__Prompt__.
Output the material below in full, exactly as it is.

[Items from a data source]
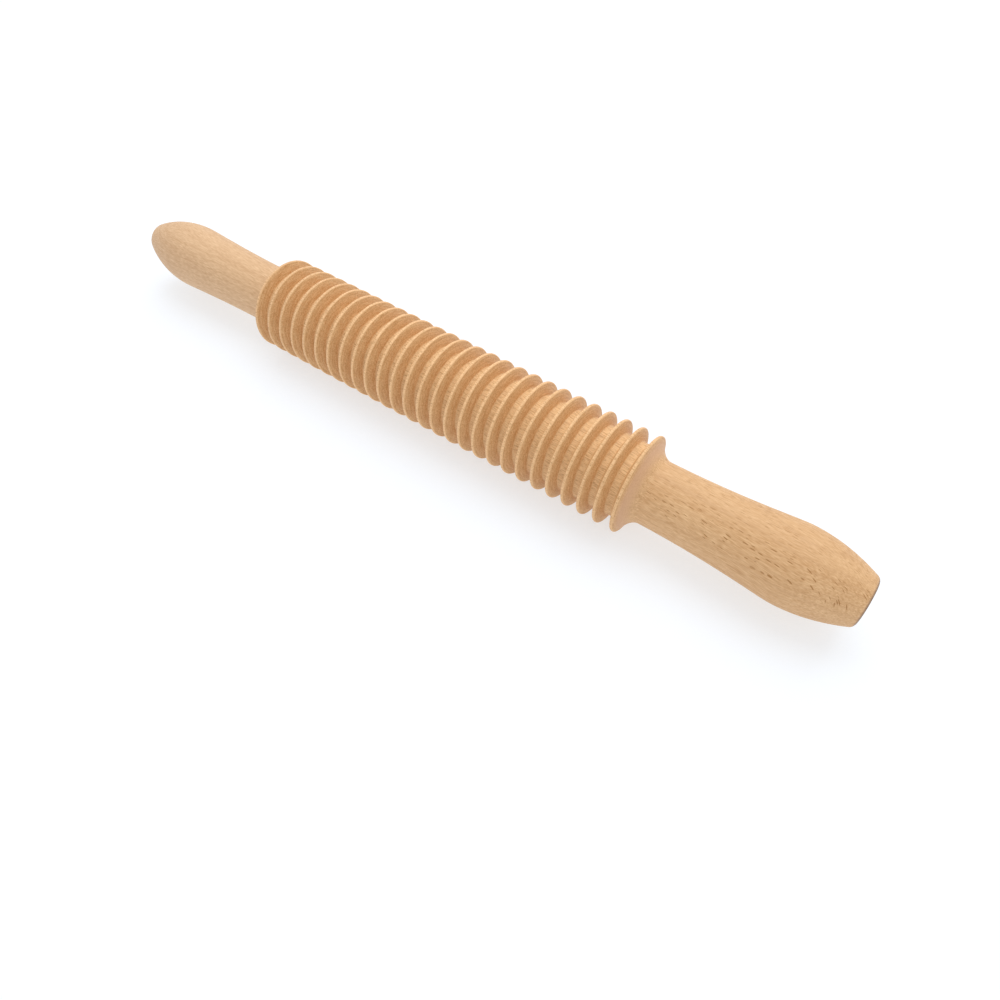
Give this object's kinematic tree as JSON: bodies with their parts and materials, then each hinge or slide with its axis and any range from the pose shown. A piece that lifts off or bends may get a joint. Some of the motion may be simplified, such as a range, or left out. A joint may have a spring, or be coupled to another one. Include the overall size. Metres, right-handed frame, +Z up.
{
  "type": "pasta cutter rolling pin",
  "caption": "Turned wooden rolling pin whose barrel is a row of thin cutting discs between flared ends and slim handles, rolled over dough to cut it into ribbons.",
  "frame": {"origin": "on the worktop plane, straight below the middle of the barrel", "axes": "X runs along the pin's axis from one handle to the other, Z is up, and Y is the direction in which the pin rolls"},
  "size_m": [0.3346, 0.0378, 0.0378],
  "materials": {
    "beech": "raw turned beech, finely sanded, satin, no varnish"
  },
  "bodies": {
    "root": {"rolling_pin": "beech"}
  },
  "joints": []
}
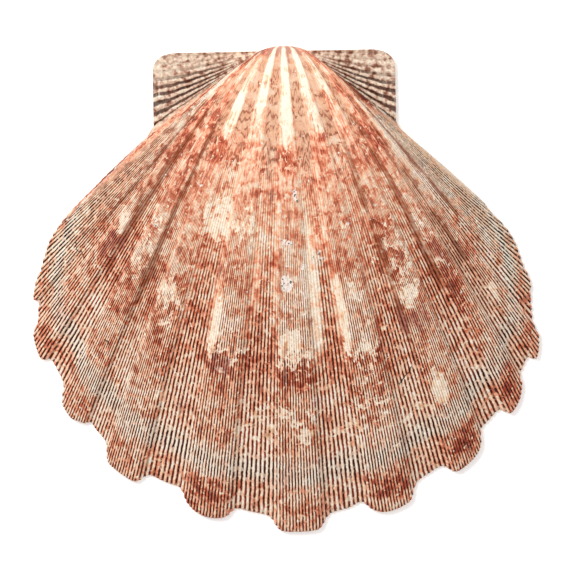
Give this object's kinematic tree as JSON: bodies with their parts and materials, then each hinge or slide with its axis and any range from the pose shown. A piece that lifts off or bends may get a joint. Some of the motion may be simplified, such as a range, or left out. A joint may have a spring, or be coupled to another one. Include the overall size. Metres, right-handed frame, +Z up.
{
  "type": "scallop shell valve",
  "caption": "One arched, fan-shaped scallop valve with broad radial ribs, fine riblets, a scalloped margin and two flat ears along a straight hinge.",
  "frame": {"origin": "centre of the valve's bounding box on the surface it lies on (z = 0 under the margin and ears)", "axes": "+X along the straight hinge, towards the shorter ear; +Y from the scalloped margin towards the beak; +Z up, out of the arched outer face"},
  "size_m": [0.1202, 0.1156, 0.0268],
  "materials": {
    "shell": "matte"
  },
  "bodies": {
    "root": {"scallop_valve": "shell"}
  },
  "joints": []
}
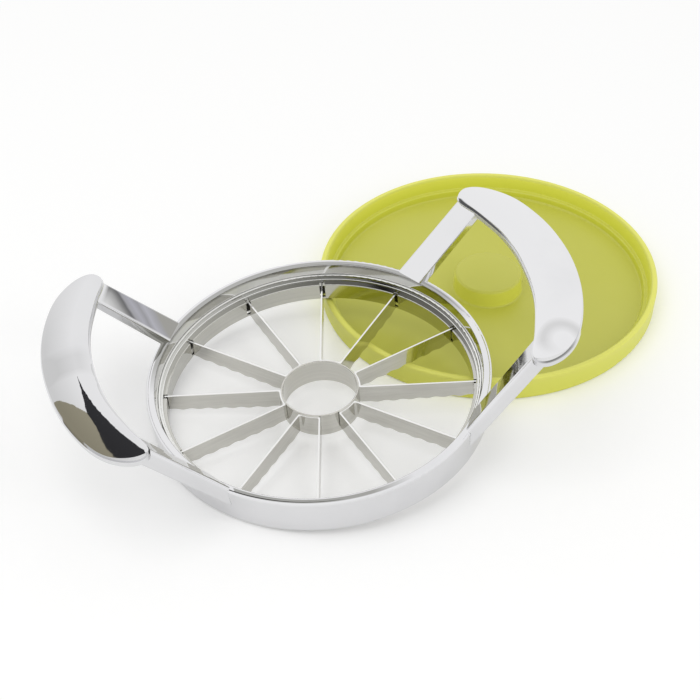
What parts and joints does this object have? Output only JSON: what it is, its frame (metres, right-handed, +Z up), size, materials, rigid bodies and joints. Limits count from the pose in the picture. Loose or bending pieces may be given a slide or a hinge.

__Task response__.
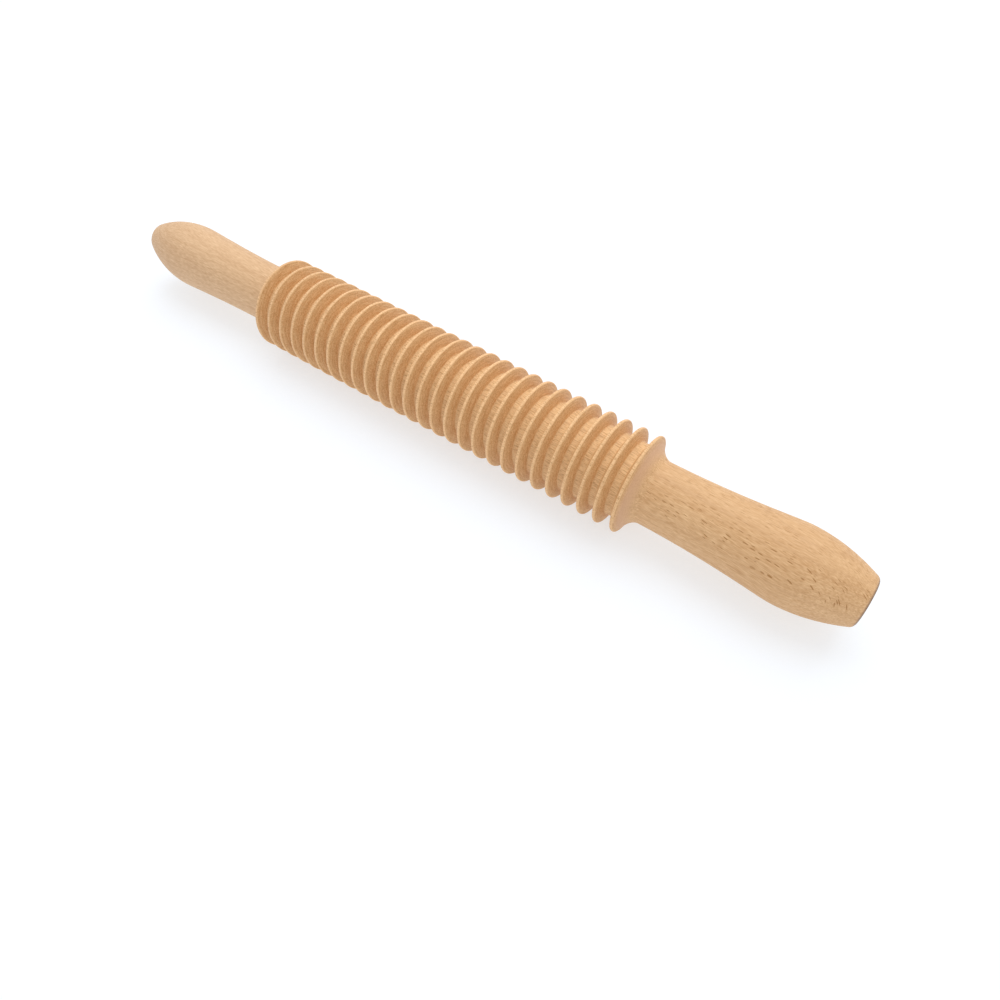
Give this object's kinematic tree as JSON: bodies with their parts and materials, then each hinge or slide with its axis and any range from the pose shown. A piece that lifts off or bends may get a joint. Some of the motion may be simplified, such as a range, or left out. A joint may have a spring, or be coupled to another one. Include the overall size. Metres, right-handed frame, +Z up.
{
  "type": "pasta cutter rolling pin",
  "caption": "Turned wooden rolling pin whose barrel is a row of thin cutting discs between flared ends and slim handles, rolled over dough to cut it into ribbons.",
  "frame": {"origin": "on the worktop plane, straight below the middle of the barrel", "axes": "X runs along the pin's axis from one handle to the other, Z is up, and Y is the direction in which the pin rolls"},
  "size_m": [0.3346, 0.0378, 0.0378],
  "materials": {
    "beech": "raw turned beech, finely sanded, satin, no varnish"
  },
  "bodies": {
    "root": {"rolling_pin": "beech"}
  },
  "joints": []
}
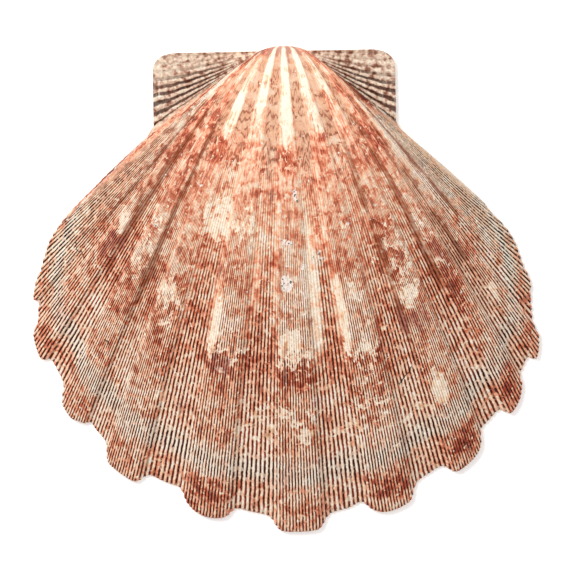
Give this object's kinematic tree as JSON: bodies with their parts and materials, then each hinge or slide with its axis and any range from the pose shown. A piece that lifts off or bends may get a joint. Some of the motion may be simplified, such as a range, or left out. A joint may have a spring, or be coupled to another one. Include the overall size. Metres, right-handed frame, +Z up.
{
  "type": "scallop shell valve",
  "caption": "One arched, fan-shaped scallop valve with broad radial ribs, fine riblets, a scalloped margin and two flat ears along a straight hinge.",
  "frame": {"origin": "centre of the valve's bounding box on the surface it lies on (z = 0 under the margin and ears)", "axes": "+X along the straight hinge, towards the shorter ear; +Y from the scalloped margin towards the beak; +Z up, out of the arched outer face"},
  "size_m": [0.1202, 0.1156, 0.0268],
  "materials": {
    "shell": "matte"
  },
  "bodies": {
    "root": {"scallop_valve": "shell"}
  },
  "joints": []
}
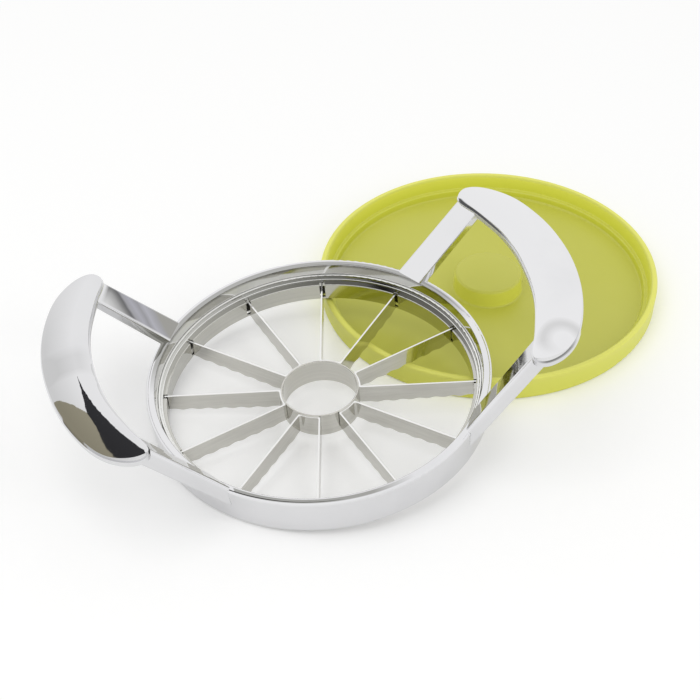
What parts and joints does this object have? Output only JSON: what it is, its frame (metres, right-handed, +Z up), size, materials, rigid bodies and joints. Limits count from the pose in the picture. Loose or bending pieces may be given a slide or a hinge.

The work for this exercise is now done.